The firm entered the Middle East via a 2007 merger with London-based Richards Butler, which had a 30-year-old office in Abu Dhabi. But Richards Butler’s office in Dubai, an equally critical market, was only a start-up operation, says Reed Smith global managing partner and chairman Gregory Jordan. That changed when Reed Smith lured Sahia Ahmad, Dubai World’s inaugural general counsel, to the firm in November 2007.

A native emirate who spent eight years at A&O in Dubai before joining Dubai World, Ahmad has given Reed Smith the all important foot-in-the-door to one of the region’s most active sovereign funds. Last March, for example, Ahmad set up a three-hour meeting introducing Reed Smith to a roomful of Dubai World’s most senior executives. Ahmad, Jordan, and four other Reed Smith partners met with executives such as Abdul Wahid Al Ulama, the Dubai World group chief legal officer, and the legal chiefs for wealthy subsidiaries Nakheel, Limitless and Istithmar. They were familiar faces to Ahmad. In fact, she had recruited many of the in-house lawyers. “It was like a reunion of sorts,” says Jordan.

Within two months, Reed Smith won its first assignment from the holding company and a spot, among four other firms, on the fund’s US adviser panel. Ahmad says the matters have grown to include US corporate merger and regulatory work, as well as some local Dubai-based work. “It’s been exactly what we set up to do,” she says.

Today there is no limit to Reed Smith’s ambitions in the region. The firm has 24 lawyers in Abu Dhabi and Dubai. But Jordan hopes to have 100 lawyers in the United Arab Emirates by 2010, through relocations, lateral hires or more acquisitions. The current global slowdown has not changed those aspirations, Jordan says: “There is no danger in thinking big.”

Normally, I would be inclined to pass over what seems to be an isolated exception. But Reed Smith is competing with international legal powerhouses based in London and New York, where you would expect to find such activity. In Pittsburgh?

Pittsburgh is full of such contradictions. It is both a postindustrial backwater and surprisingly cosmopolitan. But the former effectively defines the city. There does seem to be the potential for Pittsburgh to rise again as a world city. The question remains: Why hasn't it happened already. Can Pittsburgh pull a Chicago?

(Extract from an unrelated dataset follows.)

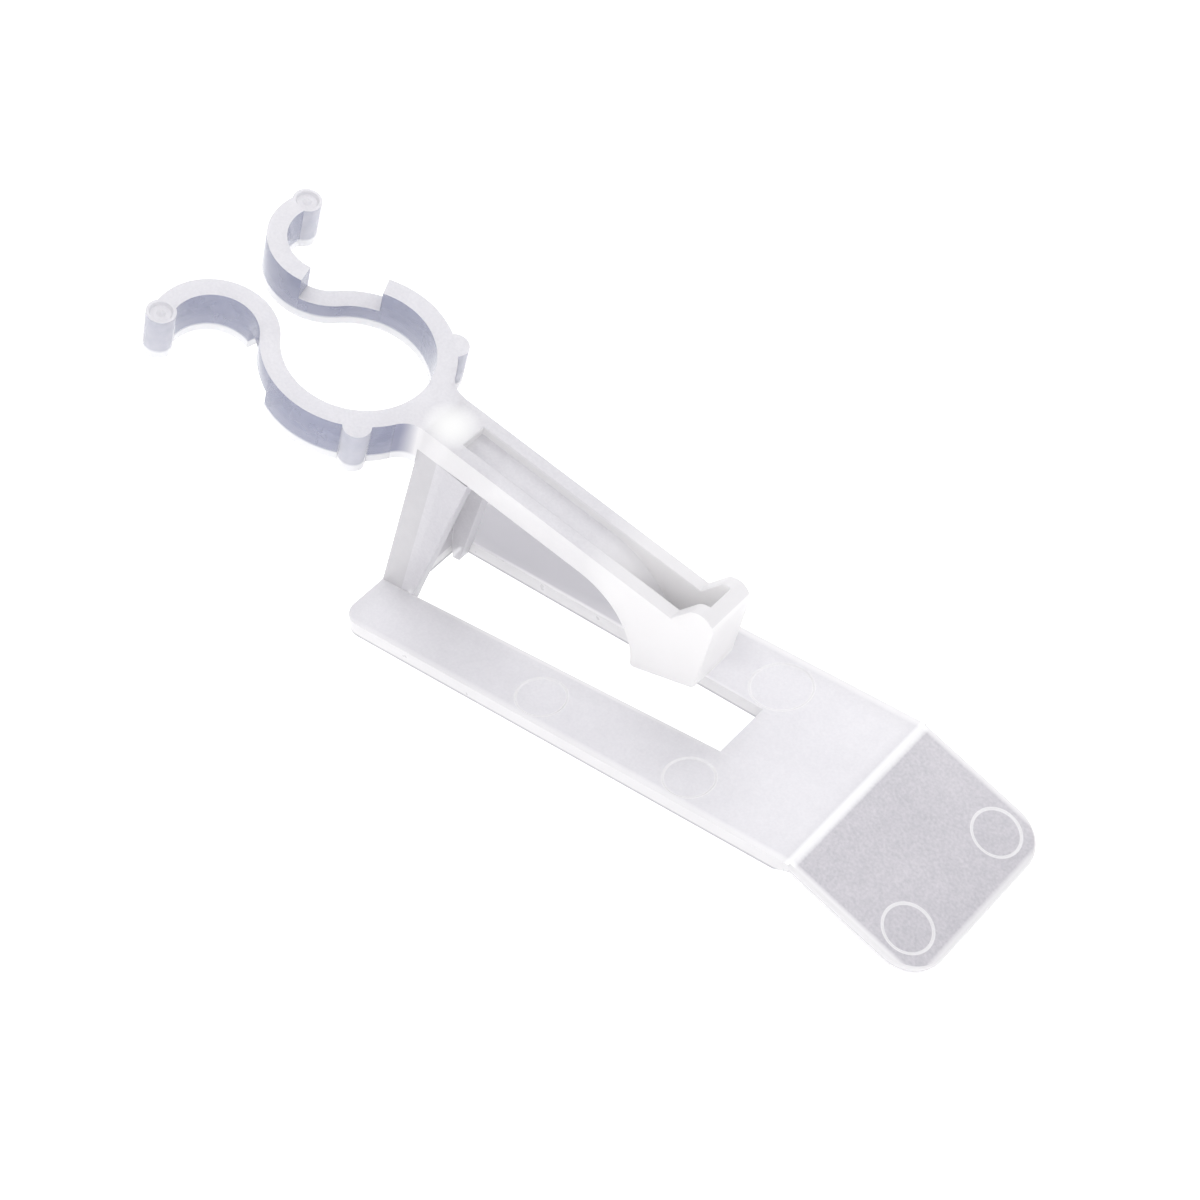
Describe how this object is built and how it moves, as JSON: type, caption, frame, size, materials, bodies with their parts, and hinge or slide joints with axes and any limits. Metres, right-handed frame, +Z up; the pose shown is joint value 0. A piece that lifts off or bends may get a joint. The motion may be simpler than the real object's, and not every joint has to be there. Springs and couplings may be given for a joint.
{
  "type": "spring clip holder",
  "caption": "Translucent moulded clip plate with a lead-in tab, a leg, a sprung hook tongue and an open holding ring with two outward-curling jaws.",
  "frame": {"origin": "on the underside of the clip plate, on its centre line, between the window and the fold", "axes": "+X along the clip plate from the leg towards the lead-in tab, +Z up and square to the plate, +Y across it to the side of the right jaw"},
  "size_m": [0.0871, 0.0228, 0.0343],
  "materials": {
    "milky": "milky translucent moulding with a fine satin top",
    "clear": "clearer translucent moulding with polished side walls",
    "blade": "thin translucent blade with a fine eroded texture"
  },
  "bodies": {
    "clip": {"base_plate": "milky", "lead_in_tab": "blade", "leg_wall": "milky", "leg_rib_left": "clear", "leg_rib_right": "clear", "neck": "milky", "ring_back": "clear", "ring_boss_left": "clear", "ring_boss_right": "clear", "tongue_spring": "milky", "left_jaw_spring": "clear", "right_jaw_spring": "clear"},
    "tongue": {"tongue_channel": "milky", "tongue_nose": "milky", "finger_lip": "milky"},
    "left_jaw": {"left_jaw_arc": "clear", "left_jaw_waist": "clear", "left_horn": "clear", "left_peg": "clear"},
    "right_jaw": {"right_jaw_arc": "clear", "right_jaw_waist": "clear", "right_horn": "clear", "right_peg": "clear"}
  },
  "joints": [
    {"name": "tongue_bend", "type": "hinge", "parent": "clip", "child": "tongue", "pos_m": [-0.03171, 0, 0.01867], "axis": [0, -1, 0], "range_deg": [-10, 10], "stiffness_Nm_per_rad": 1.2, "deforming": ["tongue_spring"]},
    {"name": "left_jaw_bend", "type": "hinge", "parent": "clip", "child": "left_jaw", "pos_m": [-0.04351, -0.00686, 0.0208], "axis": [0.2588, 0, 0.9659], "range_deg": [-6, 12], "stiffness_Nm_per_rad": 0.4, "deforming": ["left_jaw_spring"]},
    {"name": "right_jaw_bend", "type": "hinge", "parent": "clip", "child": "right_jaw", "pos_m": [-0.04351, 0.00686, 0.0208], "axis": [-0.2588, 0, -0.9659], "range_deg": [-6, 12], "stiffness_Nm_per_rad": 0.4, "deforming": ["right_jaw_spring"]}
  ]
}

Edit: After posting, I was having doubts about the extent of Reed Smith's current Pittsburgh connection. I Googled Gregory Jordan just to make sure that Pittsburgh could be considered the center of Reed Smith's Middle East venture.

DC Boomerang

City-Data.com has an active Pittsburgh forum dedicated to "relocation, moving, and local city discussions." There is plenty message board flaming going on between Burgh boosters and detractors, but most of the posters there are very willing to help someone exploring a move to Pittsburgh. If you follow long enough, then you'll notice that there are more people looking to move back to Pittsburgh than newbies:

I'm moving back to Pittsburgh after living in the Washington, DC area for ten years. I am originally from a small town about 40 miles north of Pittsburgh (Ellwood City) and am looking for a similar type of town closer to Pittsburgh. I will be working downtown, and don't want a long commute. Can anyone recommend a town/suburb in the north (I want to be close to my family in Ellwood City, so the South Hills and East areas are not an option) which has an actual small town/neighborhood feel to it (as opposed to sprawling/new development suburbs)? My husband and I plan on having children soon, so school district is an important factor. I'd also like to have a good-sized yard. I'm looking for small-town charm within easy commuting distance to Pittsburgh and not too far from Ellwood City (Lawrence County). Any ideas out there?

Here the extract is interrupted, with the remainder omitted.